I’m sorry, but why am I supposed to care about this? Kahlo was a visually striking figure who painted many self-portraits, but building an exhibit centered around her looks and accessories only further emphasizes her status as a woman valued by society for her quirky looks and not her work. To hone in on her jewelry or lipstick shade takes her self-portraits at face value and treats them like glamour shots rather than works of art. I can’t think of an exhibit for a male artist where I was confronted with the clothes he wore, or the products he shaved with, or a gallery ethos that inexplicably connected his self-representation with modern “brand building.” And yet reading about the selection of objects included in Kahlo’s survey exhibition, I’m reminded of the Brooklyn Museum’s Georgia O’Keefe exhibit a few years ago which treaded disturbingly similar territory, filling the gallery with the artist’s clothes and the many portraits taken of her and her home. The exhibit, the Brooklyn Museum explained, took “a new look at how the renowned modernist artist proclaimed her progressive, independent lifestyle through a self-crafted public persona—including her clothing and the way she posed for the camera.”

Just because a huge portion of Kahlo “fans” whitewash her art and don’t engage with or understand the totality of her work does not mean that museums should simplify the exhibits of her art.
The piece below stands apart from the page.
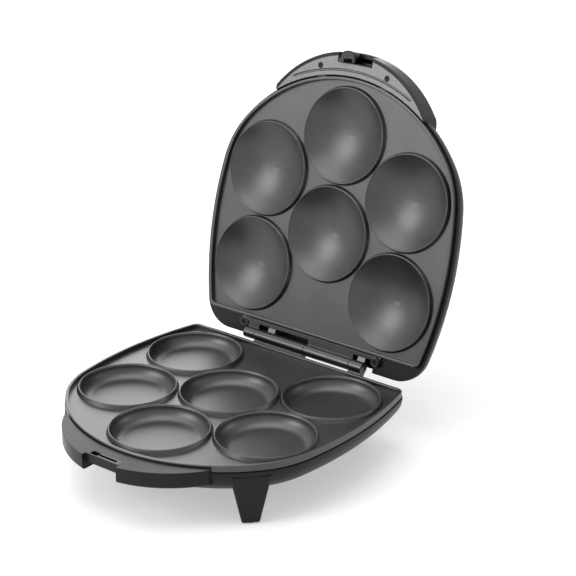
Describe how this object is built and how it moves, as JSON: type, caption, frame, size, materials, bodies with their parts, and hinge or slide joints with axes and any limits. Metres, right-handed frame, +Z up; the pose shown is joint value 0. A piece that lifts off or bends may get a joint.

Exhibitions of Kahlo’s work in 2019 should teach the public that she’s more than her unibrow and, frankly, more than her biography. The overemphasis on Kahlo’s things here feeds into a greater problem with how critics and historians have traditionally approached and analyzed her art as well as the art of women in general: focusing too heavily on biography as the meaning behind all the work. In an essay I wrote last year on feeling tired at critics over-analyzing women’s art recently through a lens of MeToo (a.k.a. their life and trauma), I traced that impulse back to Kahlo, writing:

Frida Kahlo’s life story, which included intense physical trauma as the result of a bus accident, as well as a lifelong struggle with infertility, can often be overemphasized in critical revisitations of her work which began in that same ’70s feminist moment. Kahlo’s self-portraits came to be seen as literally diaristic in ways which flattened the political intensity of her paintings, which were more than just reflections on her personal suffering but also her existence as a Mexican woman and a Communist. “The psychological reductionism that equates the bloody, brutal imagery in Kahlo’s work with a desire to ‘paint away’ her accident, suffering, and pain does little justice to her work,” historian Janice Helland once argued in her essay on Culture, Politics, and Identity in the Paintings of Frida Kahlo.

Museums simply cannot stage an exhibition of a women artist and focus solely on her appearance without feeding into age-old, sexist stereotypes of women artists. Exhibitions of women’s art, a relatively modern concept considering the misogyny that has weighed down women artists for decades, should stick to the work, not the lipstick.